-- START OF MATERIAL FOR THIS TASK --

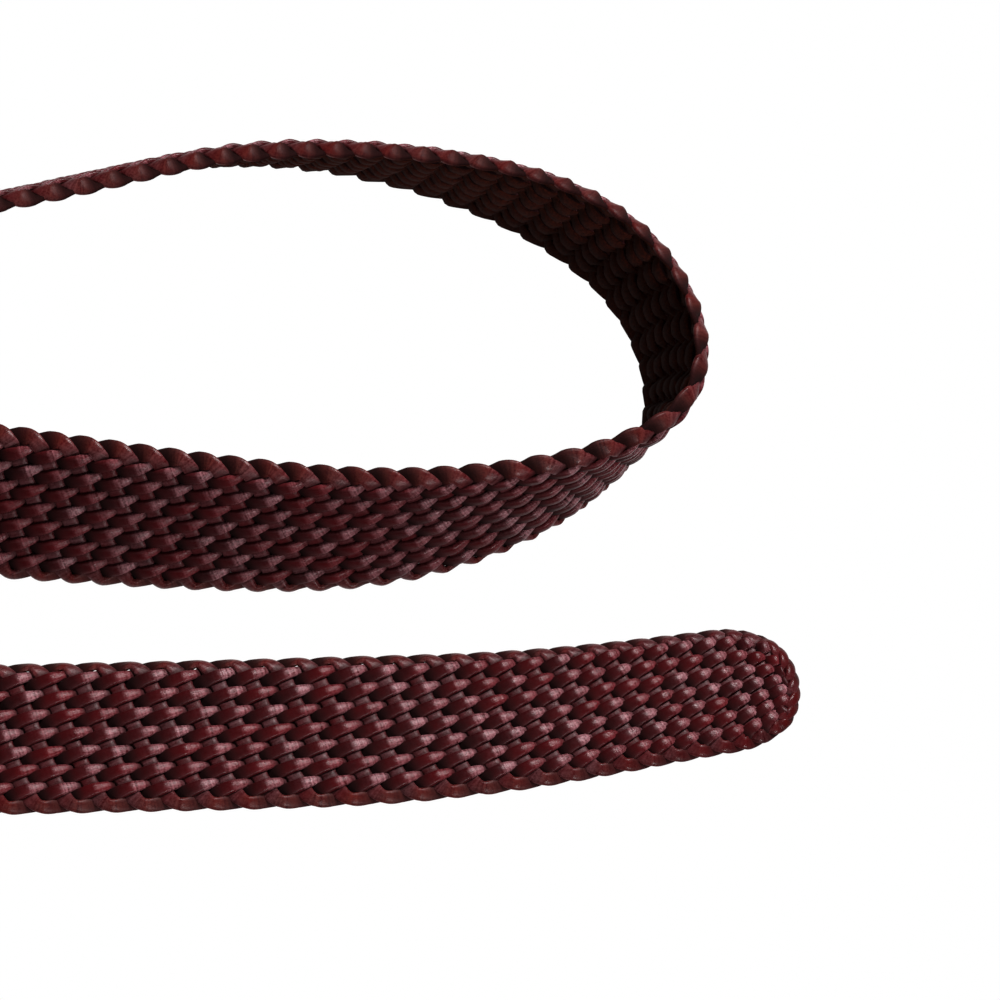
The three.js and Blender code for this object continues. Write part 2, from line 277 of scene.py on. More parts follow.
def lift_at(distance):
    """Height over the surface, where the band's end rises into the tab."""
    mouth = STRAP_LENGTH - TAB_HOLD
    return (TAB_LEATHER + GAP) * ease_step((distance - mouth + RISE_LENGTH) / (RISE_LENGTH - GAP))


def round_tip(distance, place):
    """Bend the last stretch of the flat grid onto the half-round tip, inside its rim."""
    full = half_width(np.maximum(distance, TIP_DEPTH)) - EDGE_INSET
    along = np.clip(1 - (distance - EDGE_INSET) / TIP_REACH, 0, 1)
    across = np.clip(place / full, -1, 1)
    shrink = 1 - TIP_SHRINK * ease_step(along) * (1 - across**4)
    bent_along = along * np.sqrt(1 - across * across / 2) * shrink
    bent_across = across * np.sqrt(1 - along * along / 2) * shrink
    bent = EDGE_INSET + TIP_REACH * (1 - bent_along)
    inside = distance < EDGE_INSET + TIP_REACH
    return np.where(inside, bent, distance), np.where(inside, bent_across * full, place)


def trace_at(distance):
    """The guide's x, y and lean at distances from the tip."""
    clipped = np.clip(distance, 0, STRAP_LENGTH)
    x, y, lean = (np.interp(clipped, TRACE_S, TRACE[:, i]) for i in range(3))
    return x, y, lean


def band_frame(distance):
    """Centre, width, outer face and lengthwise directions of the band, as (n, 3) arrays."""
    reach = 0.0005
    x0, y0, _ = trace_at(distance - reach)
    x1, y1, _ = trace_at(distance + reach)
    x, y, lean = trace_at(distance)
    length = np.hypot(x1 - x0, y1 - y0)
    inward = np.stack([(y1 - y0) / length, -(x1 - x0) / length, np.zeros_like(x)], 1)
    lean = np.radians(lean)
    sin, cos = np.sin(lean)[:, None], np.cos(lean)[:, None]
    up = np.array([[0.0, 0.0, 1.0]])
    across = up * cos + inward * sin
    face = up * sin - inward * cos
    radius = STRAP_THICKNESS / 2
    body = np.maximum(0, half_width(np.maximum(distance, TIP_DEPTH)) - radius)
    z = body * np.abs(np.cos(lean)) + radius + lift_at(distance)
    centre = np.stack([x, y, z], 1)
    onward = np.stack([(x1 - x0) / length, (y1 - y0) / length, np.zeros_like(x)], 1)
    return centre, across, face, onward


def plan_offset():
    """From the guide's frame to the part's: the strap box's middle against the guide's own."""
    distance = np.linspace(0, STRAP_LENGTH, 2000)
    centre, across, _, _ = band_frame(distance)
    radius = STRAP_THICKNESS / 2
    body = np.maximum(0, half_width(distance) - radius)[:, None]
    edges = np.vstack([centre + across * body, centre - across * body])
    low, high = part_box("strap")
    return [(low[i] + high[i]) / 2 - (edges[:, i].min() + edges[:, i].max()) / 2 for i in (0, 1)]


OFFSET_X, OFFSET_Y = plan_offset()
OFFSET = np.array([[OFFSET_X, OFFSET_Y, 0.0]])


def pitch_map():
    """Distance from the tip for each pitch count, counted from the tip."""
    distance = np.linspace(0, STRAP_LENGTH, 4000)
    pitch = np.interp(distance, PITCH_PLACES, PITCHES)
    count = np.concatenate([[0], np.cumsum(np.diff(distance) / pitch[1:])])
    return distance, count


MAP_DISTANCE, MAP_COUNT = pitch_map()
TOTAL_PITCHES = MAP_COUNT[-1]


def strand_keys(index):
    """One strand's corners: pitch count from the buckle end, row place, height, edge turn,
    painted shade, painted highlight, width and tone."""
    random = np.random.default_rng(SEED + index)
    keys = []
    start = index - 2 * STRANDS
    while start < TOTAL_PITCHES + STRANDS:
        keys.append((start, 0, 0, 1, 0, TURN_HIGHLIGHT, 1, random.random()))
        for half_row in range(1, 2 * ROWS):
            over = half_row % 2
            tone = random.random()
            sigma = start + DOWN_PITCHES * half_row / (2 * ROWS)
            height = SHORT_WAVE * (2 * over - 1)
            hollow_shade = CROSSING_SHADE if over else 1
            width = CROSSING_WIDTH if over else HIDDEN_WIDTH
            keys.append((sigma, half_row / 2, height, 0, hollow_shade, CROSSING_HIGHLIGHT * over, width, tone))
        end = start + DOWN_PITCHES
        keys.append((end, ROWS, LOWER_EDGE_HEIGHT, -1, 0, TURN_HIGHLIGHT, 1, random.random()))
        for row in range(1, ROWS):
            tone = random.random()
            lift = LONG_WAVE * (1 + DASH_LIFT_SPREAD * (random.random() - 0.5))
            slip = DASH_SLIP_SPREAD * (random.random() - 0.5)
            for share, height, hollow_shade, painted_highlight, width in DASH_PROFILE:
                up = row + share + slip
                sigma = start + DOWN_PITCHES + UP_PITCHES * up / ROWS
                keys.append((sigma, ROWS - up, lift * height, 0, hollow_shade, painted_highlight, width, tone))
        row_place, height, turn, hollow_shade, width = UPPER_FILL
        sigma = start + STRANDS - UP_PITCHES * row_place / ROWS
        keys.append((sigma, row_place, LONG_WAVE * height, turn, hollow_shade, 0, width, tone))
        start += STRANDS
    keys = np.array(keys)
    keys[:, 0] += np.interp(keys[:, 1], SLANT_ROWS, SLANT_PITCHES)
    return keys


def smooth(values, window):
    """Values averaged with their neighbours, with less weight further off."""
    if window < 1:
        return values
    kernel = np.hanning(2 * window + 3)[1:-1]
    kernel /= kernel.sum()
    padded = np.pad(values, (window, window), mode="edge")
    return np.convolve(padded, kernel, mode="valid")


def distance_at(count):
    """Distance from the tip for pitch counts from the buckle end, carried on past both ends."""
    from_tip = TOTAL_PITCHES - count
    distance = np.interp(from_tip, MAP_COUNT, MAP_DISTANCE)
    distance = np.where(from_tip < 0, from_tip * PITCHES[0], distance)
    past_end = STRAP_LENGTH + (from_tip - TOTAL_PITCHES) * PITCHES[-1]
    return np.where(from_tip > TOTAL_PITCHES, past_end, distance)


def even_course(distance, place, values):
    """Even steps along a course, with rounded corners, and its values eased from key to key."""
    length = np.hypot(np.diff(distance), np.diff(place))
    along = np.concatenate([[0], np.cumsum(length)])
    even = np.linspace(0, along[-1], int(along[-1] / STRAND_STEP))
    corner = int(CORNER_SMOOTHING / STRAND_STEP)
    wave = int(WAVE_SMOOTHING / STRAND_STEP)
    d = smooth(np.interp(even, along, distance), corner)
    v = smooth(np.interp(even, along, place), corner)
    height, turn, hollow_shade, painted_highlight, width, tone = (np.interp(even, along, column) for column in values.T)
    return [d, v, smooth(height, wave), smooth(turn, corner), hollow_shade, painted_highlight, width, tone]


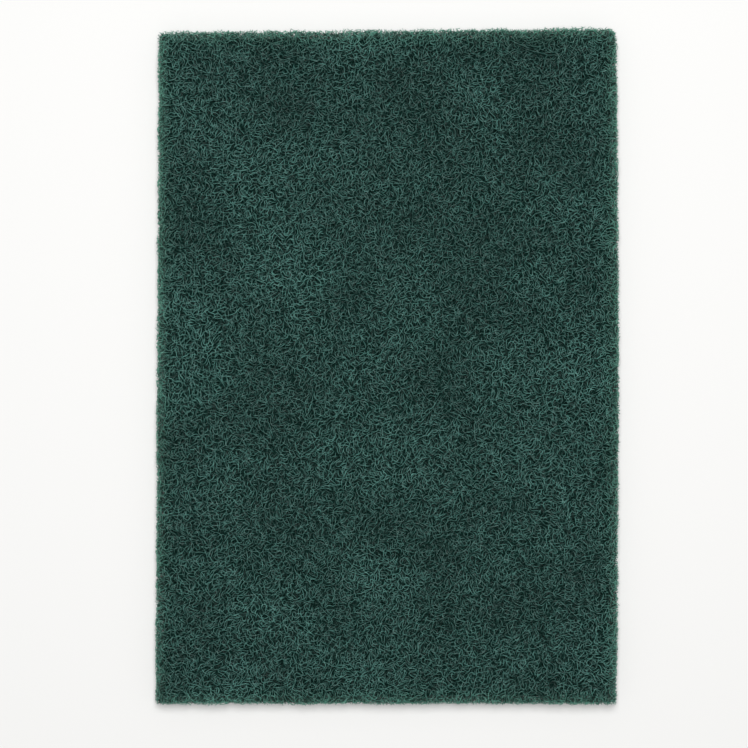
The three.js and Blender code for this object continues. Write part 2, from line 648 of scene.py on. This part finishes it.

-- END OF MATERIAL FOR THIS TASK --

▸ TASK PROMPT
Only the lines from the first line of the records through the line containing "return (TAB_LEATHER +" should be repeated, exactly as they appear.

▸ WRITTEN ANSWER
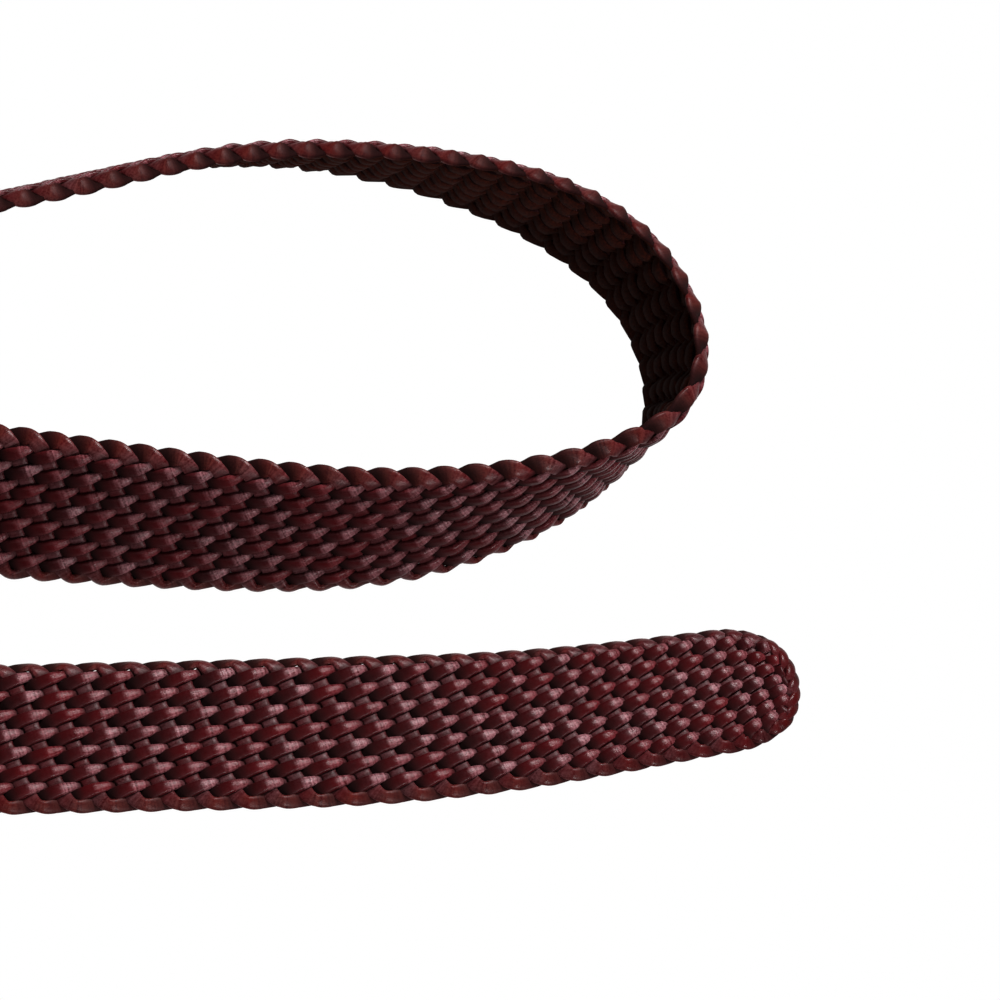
The three.js and Blender code for this object continues. Write part 2, from line 277 of scene.py on. More parts follow.
def lift_at(distance):
    """Height over the surface, where the band's end rises into the tab."""
    mouth = STRAP_LENGTH - TAB_HOLD
    return (TAB_LEATHER + GAP) * ease_step((distance - mouth + RISE_LENGTH) / (RISE_LENGTH - GAP))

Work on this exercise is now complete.